*Stated goal*
In the listing below, locate the line that contains "edge between them" and the line that contains "bpy.data.objects.remove(obj)". Restate word for word those two lines and every line between them, and nothing else.

━━━━━━━━

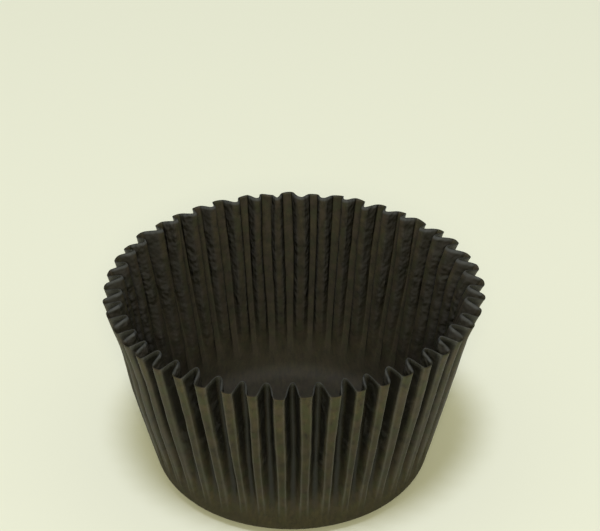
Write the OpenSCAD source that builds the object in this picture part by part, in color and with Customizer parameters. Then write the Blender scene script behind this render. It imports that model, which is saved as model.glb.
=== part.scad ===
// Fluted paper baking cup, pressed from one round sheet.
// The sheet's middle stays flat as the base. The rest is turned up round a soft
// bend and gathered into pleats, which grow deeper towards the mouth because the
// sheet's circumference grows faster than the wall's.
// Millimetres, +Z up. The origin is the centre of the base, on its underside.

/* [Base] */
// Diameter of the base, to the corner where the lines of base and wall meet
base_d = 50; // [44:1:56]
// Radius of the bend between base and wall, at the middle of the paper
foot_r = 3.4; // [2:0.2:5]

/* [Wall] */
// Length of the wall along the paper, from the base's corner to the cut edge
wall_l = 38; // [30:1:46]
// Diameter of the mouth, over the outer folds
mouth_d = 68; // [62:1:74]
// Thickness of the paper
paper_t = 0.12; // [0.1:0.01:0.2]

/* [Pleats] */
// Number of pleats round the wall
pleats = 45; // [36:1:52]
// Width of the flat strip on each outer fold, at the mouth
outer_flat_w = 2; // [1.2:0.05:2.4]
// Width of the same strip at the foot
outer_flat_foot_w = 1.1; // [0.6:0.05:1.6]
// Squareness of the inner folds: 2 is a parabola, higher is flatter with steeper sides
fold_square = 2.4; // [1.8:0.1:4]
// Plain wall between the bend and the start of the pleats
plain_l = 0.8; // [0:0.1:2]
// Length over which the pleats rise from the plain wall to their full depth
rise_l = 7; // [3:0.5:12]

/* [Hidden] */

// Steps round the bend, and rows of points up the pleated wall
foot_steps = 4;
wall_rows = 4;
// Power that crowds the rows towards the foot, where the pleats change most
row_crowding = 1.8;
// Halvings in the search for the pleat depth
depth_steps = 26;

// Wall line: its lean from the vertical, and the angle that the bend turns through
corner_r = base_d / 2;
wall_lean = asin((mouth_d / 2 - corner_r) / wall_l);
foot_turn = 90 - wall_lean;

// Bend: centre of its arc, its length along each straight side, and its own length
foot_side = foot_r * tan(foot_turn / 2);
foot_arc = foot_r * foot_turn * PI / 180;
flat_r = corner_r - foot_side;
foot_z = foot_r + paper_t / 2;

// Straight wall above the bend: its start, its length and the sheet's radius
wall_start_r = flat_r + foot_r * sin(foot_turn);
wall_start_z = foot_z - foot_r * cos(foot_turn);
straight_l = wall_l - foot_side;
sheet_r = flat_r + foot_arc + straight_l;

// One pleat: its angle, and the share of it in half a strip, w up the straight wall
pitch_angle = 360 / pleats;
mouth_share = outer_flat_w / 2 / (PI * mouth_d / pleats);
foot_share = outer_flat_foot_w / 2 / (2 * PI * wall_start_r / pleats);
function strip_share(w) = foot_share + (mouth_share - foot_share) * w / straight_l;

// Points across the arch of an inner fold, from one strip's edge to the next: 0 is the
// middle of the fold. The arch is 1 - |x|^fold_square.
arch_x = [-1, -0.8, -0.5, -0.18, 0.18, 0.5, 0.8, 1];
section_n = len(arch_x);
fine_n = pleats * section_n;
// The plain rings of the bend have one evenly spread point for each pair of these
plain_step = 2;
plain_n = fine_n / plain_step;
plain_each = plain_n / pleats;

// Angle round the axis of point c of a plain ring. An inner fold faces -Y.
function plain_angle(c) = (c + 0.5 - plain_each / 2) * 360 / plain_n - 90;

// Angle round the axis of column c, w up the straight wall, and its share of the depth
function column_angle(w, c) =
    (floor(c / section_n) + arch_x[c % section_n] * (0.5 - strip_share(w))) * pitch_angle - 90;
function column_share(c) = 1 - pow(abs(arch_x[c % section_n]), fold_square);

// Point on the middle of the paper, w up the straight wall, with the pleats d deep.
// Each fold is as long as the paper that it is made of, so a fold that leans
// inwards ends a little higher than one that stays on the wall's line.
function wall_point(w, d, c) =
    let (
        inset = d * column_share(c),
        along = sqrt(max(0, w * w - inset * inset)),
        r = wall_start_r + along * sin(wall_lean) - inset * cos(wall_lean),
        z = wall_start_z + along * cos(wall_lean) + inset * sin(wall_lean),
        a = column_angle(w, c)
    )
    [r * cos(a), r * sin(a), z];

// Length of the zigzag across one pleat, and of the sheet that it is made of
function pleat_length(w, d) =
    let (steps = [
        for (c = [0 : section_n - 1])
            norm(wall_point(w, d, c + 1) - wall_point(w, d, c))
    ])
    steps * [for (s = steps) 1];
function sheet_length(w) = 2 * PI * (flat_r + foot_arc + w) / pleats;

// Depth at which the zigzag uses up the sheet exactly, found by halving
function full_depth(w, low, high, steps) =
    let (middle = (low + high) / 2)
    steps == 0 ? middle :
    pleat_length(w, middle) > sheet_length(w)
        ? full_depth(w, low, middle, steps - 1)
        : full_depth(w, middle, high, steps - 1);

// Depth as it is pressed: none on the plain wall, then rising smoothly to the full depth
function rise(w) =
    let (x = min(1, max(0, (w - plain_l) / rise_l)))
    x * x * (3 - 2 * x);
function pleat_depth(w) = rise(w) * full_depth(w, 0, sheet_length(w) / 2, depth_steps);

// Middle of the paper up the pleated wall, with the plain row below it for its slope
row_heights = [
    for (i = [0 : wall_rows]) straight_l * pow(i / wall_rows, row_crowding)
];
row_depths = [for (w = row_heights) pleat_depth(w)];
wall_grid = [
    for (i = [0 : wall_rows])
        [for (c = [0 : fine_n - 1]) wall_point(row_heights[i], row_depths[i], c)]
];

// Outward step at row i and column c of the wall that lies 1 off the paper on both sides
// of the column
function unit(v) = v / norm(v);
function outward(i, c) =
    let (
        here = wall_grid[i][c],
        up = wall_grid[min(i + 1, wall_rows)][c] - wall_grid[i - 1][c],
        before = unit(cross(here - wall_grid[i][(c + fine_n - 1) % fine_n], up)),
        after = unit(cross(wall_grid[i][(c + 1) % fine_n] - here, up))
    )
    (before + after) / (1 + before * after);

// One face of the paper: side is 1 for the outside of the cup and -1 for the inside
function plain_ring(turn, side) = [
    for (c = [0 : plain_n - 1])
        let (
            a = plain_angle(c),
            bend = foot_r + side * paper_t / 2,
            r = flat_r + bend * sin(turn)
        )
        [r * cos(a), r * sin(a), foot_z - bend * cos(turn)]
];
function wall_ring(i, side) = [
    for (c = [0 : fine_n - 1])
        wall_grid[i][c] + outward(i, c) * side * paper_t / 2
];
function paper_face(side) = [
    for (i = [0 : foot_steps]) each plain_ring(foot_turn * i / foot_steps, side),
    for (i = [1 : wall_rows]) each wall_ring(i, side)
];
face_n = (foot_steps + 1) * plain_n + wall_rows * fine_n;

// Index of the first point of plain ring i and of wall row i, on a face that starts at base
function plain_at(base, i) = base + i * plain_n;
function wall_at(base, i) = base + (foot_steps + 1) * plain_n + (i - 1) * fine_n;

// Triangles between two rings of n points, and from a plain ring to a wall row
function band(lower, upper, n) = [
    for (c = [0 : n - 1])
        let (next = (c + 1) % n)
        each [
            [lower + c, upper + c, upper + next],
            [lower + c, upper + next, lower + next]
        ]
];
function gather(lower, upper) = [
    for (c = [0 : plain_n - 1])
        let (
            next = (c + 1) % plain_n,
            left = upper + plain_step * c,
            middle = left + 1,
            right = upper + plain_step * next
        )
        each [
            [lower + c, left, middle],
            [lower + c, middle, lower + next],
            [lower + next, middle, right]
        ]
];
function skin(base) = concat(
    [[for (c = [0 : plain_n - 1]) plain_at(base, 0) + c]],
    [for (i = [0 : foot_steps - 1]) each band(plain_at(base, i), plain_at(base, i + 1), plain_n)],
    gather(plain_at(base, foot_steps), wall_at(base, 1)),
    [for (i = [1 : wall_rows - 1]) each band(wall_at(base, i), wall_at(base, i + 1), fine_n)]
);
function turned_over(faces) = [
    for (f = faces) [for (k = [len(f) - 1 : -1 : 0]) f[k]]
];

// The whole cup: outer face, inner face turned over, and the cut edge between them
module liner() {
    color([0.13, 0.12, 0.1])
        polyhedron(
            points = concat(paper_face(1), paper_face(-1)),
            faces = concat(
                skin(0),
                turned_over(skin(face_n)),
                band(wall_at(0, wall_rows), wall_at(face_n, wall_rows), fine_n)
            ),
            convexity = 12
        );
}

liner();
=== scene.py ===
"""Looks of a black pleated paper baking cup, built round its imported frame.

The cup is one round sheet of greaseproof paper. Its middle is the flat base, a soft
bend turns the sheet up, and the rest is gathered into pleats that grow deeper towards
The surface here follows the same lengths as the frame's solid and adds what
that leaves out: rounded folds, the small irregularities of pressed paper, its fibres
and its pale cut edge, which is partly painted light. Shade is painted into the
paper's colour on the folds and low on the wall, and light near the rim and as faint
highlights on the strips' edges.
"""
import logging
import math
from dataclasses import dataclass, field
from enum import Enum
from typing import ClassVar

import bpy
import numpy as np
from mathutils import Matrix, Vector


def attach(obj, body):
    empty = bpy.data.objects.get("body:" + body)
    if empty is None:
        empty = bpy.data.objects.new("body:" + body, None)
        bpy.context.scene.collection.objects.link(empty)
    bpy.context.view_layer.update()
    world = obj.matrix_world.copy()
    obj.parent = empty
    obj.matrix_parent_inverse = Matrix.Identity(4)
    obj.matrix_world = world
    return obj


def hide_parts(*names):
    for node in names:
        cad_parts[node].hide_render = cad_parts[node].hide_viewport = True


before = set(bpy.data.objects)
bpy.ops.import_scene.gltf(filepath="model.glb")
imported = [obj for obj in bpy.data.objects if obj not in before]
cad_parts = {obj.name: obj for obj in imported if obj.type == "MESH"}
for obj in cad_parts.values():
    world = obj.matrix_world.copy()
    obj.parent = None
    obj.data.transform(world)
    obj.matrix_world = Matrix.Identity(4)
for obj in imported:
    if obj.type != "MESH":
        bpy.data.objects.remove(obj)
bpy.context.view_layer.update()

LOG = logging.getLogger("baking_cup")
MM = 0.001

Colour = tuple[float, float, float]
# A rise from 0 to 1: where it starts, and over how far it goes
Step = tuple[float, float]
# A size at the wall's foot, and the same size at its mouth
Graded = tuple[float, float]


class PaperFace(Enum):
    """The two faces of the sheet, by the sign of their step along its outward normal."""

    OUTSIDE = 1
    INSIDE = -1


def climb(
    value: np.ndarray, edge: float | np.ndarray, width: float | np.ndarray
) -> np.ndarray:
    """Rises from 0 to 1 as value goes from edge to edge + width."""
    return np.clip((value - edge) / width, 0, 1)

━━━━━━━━

*Output of the task*
// The whole cup: outer face, inner face turned over, and the cut edge between them
module liner() {
    color([0.13, 0.12, 0.1])
        polyhedron(
            points = concat(paper_face(1), paper_face(-1)),
            faces = concat(
                skin(0),
                turned_over(skin(face_n)),
                band(wall_at(0, wall_rows), wall_at(face_n, wall_rows), fine_n)
            ),
            convexity = 12
        );
}

liner();
=== scene.py ===
"""Looks of a black pleated paper baking cup, built round its imported frame.

The cup is one round sheet of greaseproof paper. Its middle is the flat base, a soft
bend turns the sheet up, and the rest is gathered into pleats that grow deeper towards
The surface here follows the same lengths as the frame's solid and adds what
that leaves out: rounded folds, the small irregularities of pressed paper, its fibres
and its pale cut edge, which is partly painted light. Shade is painted into the
paper's colour on the folds and low on the wall, and light near the rim and as faint
highlights on the strips' edges.
"""
import logging
import math
from dataclasses import dataclass, field
from enum import Enum
from typing import ClassVar

import bpy
import numpy as np
from mathutils import Matrix, Vector


def attach(obj, body):
    empty = bpy.data.objects.get("body:" + body)
    if empty is None:
        empty = bpy.data.objects.new("body:" + body, None)
        bpy.context.scene.collection.objects.link(empty)
    bpy.context.view_layer.update()
    world = obj.matrix_world.copy()
    obj.parent = empty
    obj.matrix_parent_inverse = Matrix.Identity(4)
    obj.matrix_world = world
    return obj


def hide_parts(*names):
    for node in names:
        cad_parts[node].hide_render = cad_parts[node].hide_viewport = True


before = set(bpy.data.objects)
bpy.ops.import_scene.gltf(filepath="model.glb")
imported = [obj for obj in bpy.data.objects if obj not in before]
cad_parts = {obj.name: obj for obj in imported if obj.type == "MESH"}
for obj in cad_parts.values():
    world = obj.matrix_world.copy()
    obj.parent = None
    obj.data.transform(world)
    obj.matrix_world = Matrix.Identity(4)
for obj in imported:
    if obj.type != "MESH":
        bpy.data.objects.remove(obj)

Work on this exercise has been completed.